EXERCISE BRIEF:
Transcribe only the lines from the line with "const thong = pendantThong(column);" through the line with "import math", exactly, counting both of those lines as part of the stretch.

- - - -

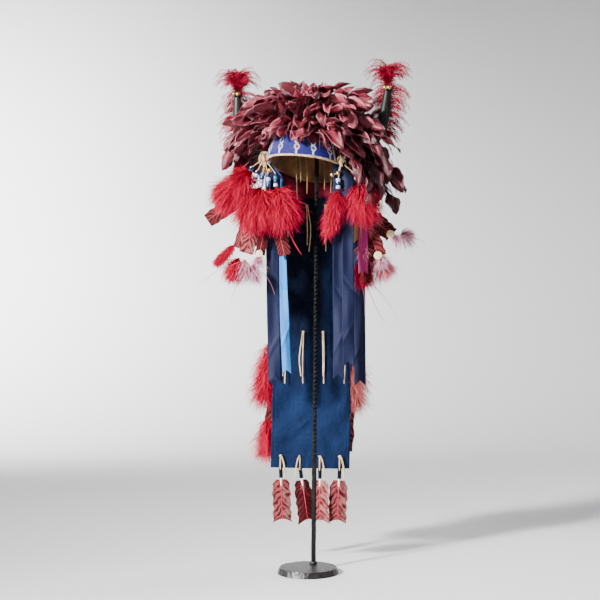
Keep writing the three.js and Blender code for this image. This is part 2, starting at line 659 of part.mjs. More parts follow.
// Rows of long feathers on the trailer's back, each row sewn to a tape, with down at its quills and tips
const TRAILER_ROWS = [
  // height of the tape above the hem
  { name: "trailer_feathers_upper", rise: (RIM_HEIGHT - TRAILER_HEM) * 0.837 },
  { name: "trailer_feathers_lower", rise: (RIM_HEIGHT - TRAILER_HEM) * 0.44 },
];
function trailerFeathers({ rise }, grow = 0) {
  const tape = 3;
  const seat = clothBack + 2 * GAP;
  const rings = [-0.47, -0.24, 0, 0.24, 0.47].map((share) => [
    trailerPoint(share, TRAILER_HEM + rise - 5, seat - 1),
    trailerPoint(share, TRAILER_HEM + rise + 5, seat - 1),
    trailerPoint(share, TRAILER_HEM + rise + 5, seat + tape),
    trailerPoint(share, TRAILER_HEM + rise - 5, seat + tape),
  ]);
  const parts = [loft(rings)];
  for (let column = 0; column < 4; column++) {
    const lean = (column - 1.5) * 5;
    const lift = tape + 4 + 2 * (column % 2);
    const stations = [
      // place along the feather, share of its width, share of its lift off the tape
      [0, 0.2, 0],
      [0.1, 0.85, 1],
      [0.4, 1, 1],
      [0.7, 1, 1],
      [1, 0.95, 1],
    ];
    const points = stations.map(([place, , off]) =>
      tieAt(column, rise - place * LONG_FEATHER_LENGTH, seat + lerp(tape / 2, lift, off)).add(
        vec(lean * place, 0, 0),
      ),
    );
    const widths = stations.map(([, wide]) => wide * FEATHER_WIDTH);
    const across = stations.map(([place]) => clothSide(column, rise - place * LONG_FEATHER_LENGTH));
    parts.push(strip({ points, across, widths, thickness: VANE_THICKNESS + 0.6, grow }));
    for (const place of column % 3 ? [0.34] : [0.34, 0.92]) {
      const centre = tieAt(column, rise - place * LONG_FEATHER_LENGTH, seat + FLUFF_RADIUS * 0.45);
      centre.add(vec(lean * (1 + place * 2), 0, 0));
      const span = [0.34, 0, -0.34].map((share) => centre.clone().add(vec(0, 0, share * FLUFF_LENGTH)));
      const radii = [0.5, 1, 0.4].map((share) => share * FLUFF_RADIUS);
      parts.push(bar(span, radii, 4, grow, 0.4));
    }
  }
  return carve(join(parts), [trailerRoom()]);
}

// Pendants under the hem: a cut feather with its quill in a cloth wrap, and the thong it hangs on
const PENDANTS = [
  // lean in degrees and turn of the vane about its quill
  { lean: 2, turn: 4 },
  { lean: 8, turn: 28 },
  { lean: 1, turn: -24 },
  { lean: -3, turn: 6 },
];
const WRAP_RADIUS = 4.2;
const WRAP_LENGTH = 20;
const QUILL_DROP = 10; // top of the wrap below the hem's own height of the holes
function pendantTop(column) {
  return tieAt(column, 6, clothBack + GAP + WRAP_RADIUS + 1);
}
function pendantFeather(column) {
  const { lean, turn } = PENDANTS[column];
  const top = pendantTop(column);
  const down = vec(Math.sin(rad(lean)), 0, -Math.cos(rad(lean)));
  const place = (distance) => top.clone().addScaledVector(down, distance);
  const wrap = bar([place(0), place(WRAP_LENGTH)], [WRAP_RADIUS, WRAP_RADIUS], 6);
  const quillEnd = WRAP_LENGTH + QUILL_DROP;
  const quill = bar([place(WRAP_LENGTH - 2), place(quillEnd + 8)], [2.6, 2], 4);
  const stations = [0, 0.12, 0.6, 1];
  const points = stations.map((share) => place(WRAP_LENGTH + 4 + share * FEATHER_LENGTH));
  const widths = [0.3, 0.86, 1, 0.96].map((share) => share * PENDANT_WIDTH);
  const across = hemSide.clone().applyAxisAngle(UP, rad(turn));
  const vane = strip({ points, across, widths, thickness: VANE_THICKNESS });
  const side = across.clone().normalize();
  const foot = points.at(-1);
  const bite = [
    foot.clone().add(vec(0, 0, PENDANT_WIDTH * 0.16)),
    foot.clone().add(vec(0, 0, -4)).addScaledVector(side, PENDANT_WIDTH * 0.55),
    foot.clone().add(vec(0, 0, -4)).addScaledVector(side, -PENDANT_WIDTH * 0.55),
  ];
  const face = side.clone().cross(UP).setLength(6);
  const wedge = loft([1, -1].map((s) => bite.map((p) => p.clone().addScaledVector(face, s))));
  return carve(join([wrap, quill, vane]), [wedge]);
}
function pendantThong(column, grow = 0) {
  const top = pendantTop(column);
  const front = clothFront - THONG_RADIUS - GAP;
  const points = [
    tieAt(column, TIE_RISE, clothBack + 5),
    tieAt(column, TIE_RISE, clothFront - 1),
    tieAt(column, TIE_RISE - 5, front - 1.5),
    tieAt(column, 4, front - 0.5),
    tieAt(column, -5, front + 0.5),
    top.clone().add(vec(0, 0, -WRAP_LENGTH * 0.55)),
  ];
  return bar(points, points.map(() => THONG_RADIUS), 4, grow);
}

// A hide tie that hangs inside the cap from its crown, to hold the headdress on
const CAP_TIE_X = -34;
function capTie() {
  const x = CAP_PLACE.x + CAP_TIE_X;
  const y = CAP_PLACE.y + CAP_HALF_DEPTH * 0.3;
  const points = [crownZ, RIM_HEIGHT + 40, RIM_HEIGHT, RIM_HEIGHT - 70].map((z, i) => vec(x + 2 * i, y, z));
  return strip({ points, across: vec(1, 0, 0), widths: [5, 5, 5, 4], thickness: 1.6, kind: "strip" }).intersect(
    capDome(-CAP_WALL - GAP, 160),
  );
}

// Crown: trimmed feathers in rows, fused to a backing on the dome
const LEAF_ROWS = [
  // count round the arc from first to last degree; level on the dome; length share; slopes at root and tip
  { count: 5, first: 0, last: 360, level: 0.985, long: 0.85, slopes: [62, -22] },
  { count: 8, first: 16, last: 376, level: 0.86, long: 1.06, slopes: [68, -30] },
  { count: 9, first: 0, last: 360, level: 0.7, long: 1.14, slopes: [50, -54] },
  { count: 7, first: -56, last: 56, level: 0.6, long: 0.8, slopes: [6, -80] },
  { count: 9, first: 68, last: 292, level: 0.58, long: 1.4, slopes: [38, -60] },
  { count: 8, first: 80, last: 280, level: 0.4, long: 1.66, slopes: [8, -76] },
];
function crownFeathers() {
  const backing = capDome(GAP + 1.6, 0, [0.3, 0.52, 0.68, 0.84, 0.95]).subtract(capDome(GAP, 0));
  const parts = [backing];
  LEAF_ROWS.forEach((row, r) => {
    const whole = row.last - row.first === 360;
    for (let i = 0; i < row.count; i++) {
      const share = i / (whole ? row.count : row.count - 1);
      const t = lerp(row.first, row.last, share) + 5 * wobble(i, r);
      const root = facetPoint(t, row.level, GAP + 0.8);
      const out = outward(t);
      const heading = Math.atan2(out.y, out.x) + rad(10 * wobble(i, r + 7));
      const length = LEAF_LENGTH * row.long * (1 + 0.1 * wobble(i, r + 3) + 0.12 * Math.sin(rad(t)));
      const slopes = row.slopes.map((slope) => slope + 9 * wobble(i, r + 5));
      const spine = drape(root, heading, slopes, length, 3);
      const across = vec(-Math.sin(heading), Math.cos(heading), 0);
      const widths = [0.34, 1, 0.9, 0.12].map((part) => part * LEAF_WIDTH);
      const turns = [0, 1, 1, 1].map((on) => on * 24 * wobble(i, r + 9));
      parts.push(strip({ points: spine, across, widths, thickness: LEAF_THICKNESS, kind: "ridge", turns }));
    }
  });
  return join(parts);
}

// Materials
const FINISHES = {
  black_iron: [0x1d1c1d, 0.45, 0.7],
  hide: [0xb98a5a, 0.85, 0],
  pale_hide: [0xe9d8bc, 0.8, 0],
  blue_beads: [0x2c3c9a, 0.35, 0],
  leaf_red: [0x8a3a3e, 0.5, 0],
  horn_black: [0x1b1c1b, 0.35, 0],
  plume_red: [0xc81f3f, 0.9, 0],
  brass: [0xc8a75c, 0.3, 1],
  glass_beads: [0x35608c, 0.2, 0],
  barred_red: [0x9b3b3a, 0.7, 0],
  navy_ribbon: [0x2b2f4d, 0.7, 0],
  sky_ribbon: [0x6fb1dc, 0.5, 0],
  rose_ribbon: [0xb8478f, 0.5, 0],
  tan_ribbon: [0xc79a62, 0.5, 0],
  blue_cotton: [0x24497a, 0.85, 0],
  red_cloth: [0x7d1630, 0.85, 0],
};
const materials = Object.fromEntries(
  Object.entries(FINISHES).map(([name, [color, roughness, metalness]]) => [
    name,
    new THREE.MeshStandardMaterial({ name, color, roughness, metalness }),
  ]),
);

// Assembly. Each piece is cut clear of those that were made before it and lie near it.
const headdress = new THREE.Group();
headdress.name = "feathered_headdress_on_stand";

function add(name, made, finish) {
  const mesh = largest(made.simplify(SIMPLIFY)).getMesh();
  const geometry = new THREE.BufferGeometry()
    .setAttribute("position", new THREE.BufferAttribute(mesh.vertProperties, mesh.numProp))
    .setIndex(new THREE.BufferAttribute(mesh.triVerts, 1));
  geometry.computeVertexNormals();
  const piece = new THREE.Mesh(geometry, materials[finish]);
  piece.name = name;
  headdress.add(piece);
}

const SIDES = [
  ["right", -1],
  ["left", 1],
];
const capRoom = capDome(GAP);
const rims = [capRoom, capDome(0, GAP).subtract(capDome(-CAP_WALL - GAP, 4)), browBand(GAP), rimBinding(GAP)];

add("stand_plate", standPlate(), "black_iron");
add("stand_rod", standRod(), "black_iron");
add("stand_head", standHead(), "black_iron");
add("cap_shell", capShell(), "hide");
add("rim_binding", rimBinding(), "pale_hide");
add("brow_band", browBand(), "blue_beads");
add("cap_tie", capTie(), "pale_hide");

const cutters = []; // solids grown by the gap, which later pieces are cut by

for (const [sideName, side] of SIDES) {
  const hornSolid = carve(horn(side), [capRoom]);
  add(`horn_${sideName}`, hornSolid, "horn_black");
  add(`horn_bells_${sideName}`, hornBells(side), "brass");
  add(`temple_knot_${sideName}`, carve(templeKnot(side), rims), "pale_hide");
  add(`temple_bells_${sideName}`, carve(templeBells(side), [...rims, templeKnot(side, GAP)]), "brass");
  cutters.push(horn(side, GAP), templeKnot(side, GAP), templeBells(side, GAP));
}

const strandCounts = { 1: 0, "-1": 0 };
STRANDS.forEach((row) => {
  const sideName = row.side === 1 ? "left" : "right";
  strandCounts[row.side] += 1;
  const near = STRANDS.filter((other) => other !== row && other.side === row.side && STRANDS.indexOf(other) < STRANDS.indexOf(row));
  const strand = carve(beadStrand(row), [...rims, ...cutters, ...near.map((other) => beadStrand(other, GAP))]);
  add(`bead_strand_${sideName}_${strandCounts[row.side]}`, strand, "glass_beads");
});
cutters.push(...STRANDS.map((row) => beadStrand(row, GAP)));

SIDE_FEATHERS.forEach((row) => {
  add(row.name, carve(sideFeather(row), [...rims, ...cutters]), "barred_red");
  cutters.push(sideFeather(row, GAP));
});

const RIBBON_FINISH = { navy: "navy_ribbon", sky: "sky_ribbon", rose: "rose_ribbon", tan: "tan_ribbon" };
RIBBONS.forEach((row) => {
  const colour = row.name.split("_")[2];
  add(row.name, carve(ribbon(row), [...rims, ...cutters]), RIBBON_FINISH[colour]);
  cutters.push(ribbon(row, GAP));
});

EAR_PLUMES.forEach((row) => {
  add(row.name, carve(earPlume(row), [...rims, ...cutters]), "plume_red");
  cutters.push(earPlume(row, GAP));
});

for (const [sideName, side] of SIDES) {
  const hornParts = [horn(side, GAP), hornBells(side, GAP)];
  add(`horn_plume_${sideName}`, carve(hornPlume(side), hornParts), "plume_red");
  hornParts.push(hornPlume(side, GAP));
  add(`horn_hackles_${sideName}`, carve(hornHackles(side), hornParts), "plume_red");
  cutters.push(...hornParts, hornHackles(side, GAP));
}

add("trailer_header", trailerHeader(), "red_cloth");
add("trailer_cloth", trailerCloth(), "blue_cotton");
TRAILER_ROWS.forEach((row) => {
  add(row.name, carve(trailerFeathers(row), [...rims, ...cutters]), "barred_red");
  cutters.push(trailerFeathers(row, GAP));
});
PENDANTS.forEach((_, column) => {
  const thong = pendantThong(column);
  add(`pendant_thong_${column + 1}`, thong, "pale_hide");
  add(`pendant_feather_${column + 1}`, carve(pendantFeather(column), [pendantThong(column, GAP)]), "barred_red");
});

add("crown_feathers", carve(crownFeathers(), [...rims.slice(1), ...cutters, trailerRoom()]), "leaf_red");

export default headdress;
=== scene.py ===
# %% [markdown]
# A feathered headdress on an iron stand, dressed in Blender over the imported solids. The solids give
# every place and size; this file gives the surfaces: trimmed and barred feathers, down, beadwork,
# ribbons, cotton cloth, hide, horn, brass and hammered iron. Metres, Z up, the wearer faces -Y.

# %% Load the frame
import json
import math

import bpy
import numpy as np
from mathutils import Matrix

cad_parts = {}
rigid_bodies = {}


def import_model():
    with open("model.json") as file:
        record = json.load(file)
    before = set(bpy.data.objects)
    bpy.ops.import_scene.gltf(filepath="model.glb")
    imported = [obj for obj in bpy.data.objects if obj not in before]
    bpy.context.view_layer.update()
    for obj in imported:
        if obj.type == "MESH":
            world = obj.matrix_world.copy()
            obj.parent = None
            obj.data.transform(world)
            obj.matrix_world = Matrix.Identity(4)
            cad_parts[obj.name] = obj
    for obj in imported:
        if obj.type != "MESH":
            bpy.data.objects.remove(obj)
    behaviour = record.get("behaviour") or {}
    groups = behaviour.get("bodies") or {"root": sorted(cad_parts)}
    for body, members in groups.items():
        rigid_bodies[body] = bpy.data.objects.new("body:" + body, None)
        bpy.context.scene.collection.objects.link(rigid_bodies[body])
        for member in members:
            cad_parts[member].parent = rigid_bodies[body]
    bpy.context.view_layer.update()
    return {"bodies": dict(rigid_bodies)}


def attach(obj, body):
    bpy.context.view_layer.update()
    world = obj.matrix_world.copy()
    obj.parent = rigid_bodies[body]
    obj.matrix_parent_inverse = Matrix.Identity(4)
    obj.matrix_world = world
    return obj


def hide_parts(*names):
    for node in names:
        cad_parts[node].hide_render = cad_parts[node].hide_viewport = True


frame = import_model()
ROOT = next(iter(frame["bodies"]))

# %% [markdown]
# The picture first: a long lens level with the middle of the stand, a little round towards the
# wearer's left. A pale floor that curves up into the backdrop gives no horizon line. One small light
# stands high at the left in front and throws the shadow back to the right. Others light the left of
# the backdrop, the floor in front and the edges from behind, and a weak fill lifts the blue cloth.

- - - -

EXERCISE RESULT:
  const thong = pendantThong(column);
  add(`pendant_thong_${column + 1}`, thong, "pale_hide");
  add(`pendant_feather_${column + 1}`, carve(pendantFeather(column), [pendantThong(column, GAP)]), "barred_red");
});

add("crown_feathers", carve(crownFeathers(), [...rims.slice(1), ...cutters, trailerRoom()]), "leaf_red");

export default headdress;
=== scene.py ===
# %% [markdown]
# A feathered headdress on an iron stand, dressed in Blender over the imported solids. The solids give
# every place and size; this file gives the surfaces: trimmed and barred feathers, down, beadwork,
# ribbons, cotton cloth, hide, horn, brass and hammered iron. Metres, Z up, the wearer faces -Y.

# %% Load the frame
import json
import math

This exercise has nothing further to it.